There is really a dearth of information. I can tell you from personal experience it is a bunch of reverse engineering what others have done and trial and error.
I have a native Node.js module for interacting with SourceKit that I started a long time ago and have subsequently abandoned. Mostly because I transitioned my VSCode plugin to using a native Swift based implementation of the same idea.
It did work and it might still. Regardless it should show you how you can use both the C API and the SourceKit protocol (more on that later) using Node. Also at least a starting point for compiler and linker flags, etc.
Most sources, and the SourceKit readme, say you should use the sourcekitd(.so) library object instead of libsourcekitdInProc.so, but I only have the latter file in my swift installation.
It might say that but in my experience you are right
libsourcekitdInProc.so is the way to go.
Where is the SourceKit API documented?
So when you say API to my mind there are really 2 APIs for SourceKit. The first is the C API of each individual function call that is exposed in
libsourcekitdInProc.so. The second is the communication protocol that SourceKit actually uses to do work.
The first one, as far as I know, has no documentation. What I know I've learned through reading the source code and trial and error.
The second one, has the beginnings of docs. With a goal of having more (e.g., SR-2117).
It seems that SourceKit returns tokens as character offsets from the beginning of the file, but I need line numbers, as Atom’s marker API works in 2 dimensions.
The way I'd say it is it requires byte offsets from the beginning of the file and those might correspond to characters but it depends on your file's encoding.
I cannot remember exactly where but if you look at the source code for
sourcekit-test they have the same requirement line numbers and char offset in line. It has a private API that handles this mapping.
In any implementation I've seen people are manually implementing that mapping in their library.
How separable are the syntax parsing passes? Does Sourcekit have the concept of synchronization points? Parsing a 2000-line .swift file on every keystroke cannot be very fast.
I know I was shocked at how performant this is even for just naively rerunning on every edit.
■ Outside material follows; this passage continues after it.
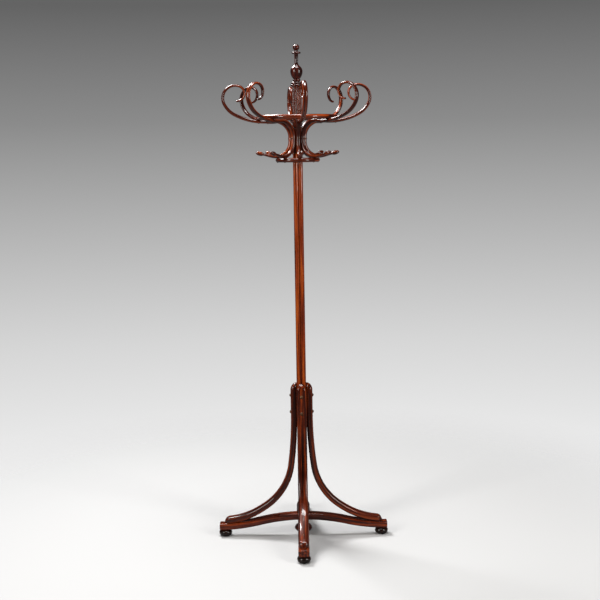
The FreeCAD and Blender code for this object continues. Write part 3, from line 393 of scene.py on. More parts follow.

Especially for most implementations of these sorts of tools that I am assuming you are trying to make (e.g., some sort of Atom code completion tool).
All that having been said there is an incremental API that has to do with indexing files. Though that is not very well documented or understood by the community. It stands to reason that someone at Apple knows but to date the docs do not seem to reflect that. I think that would be something to be updated and better discussed in the protocol docs.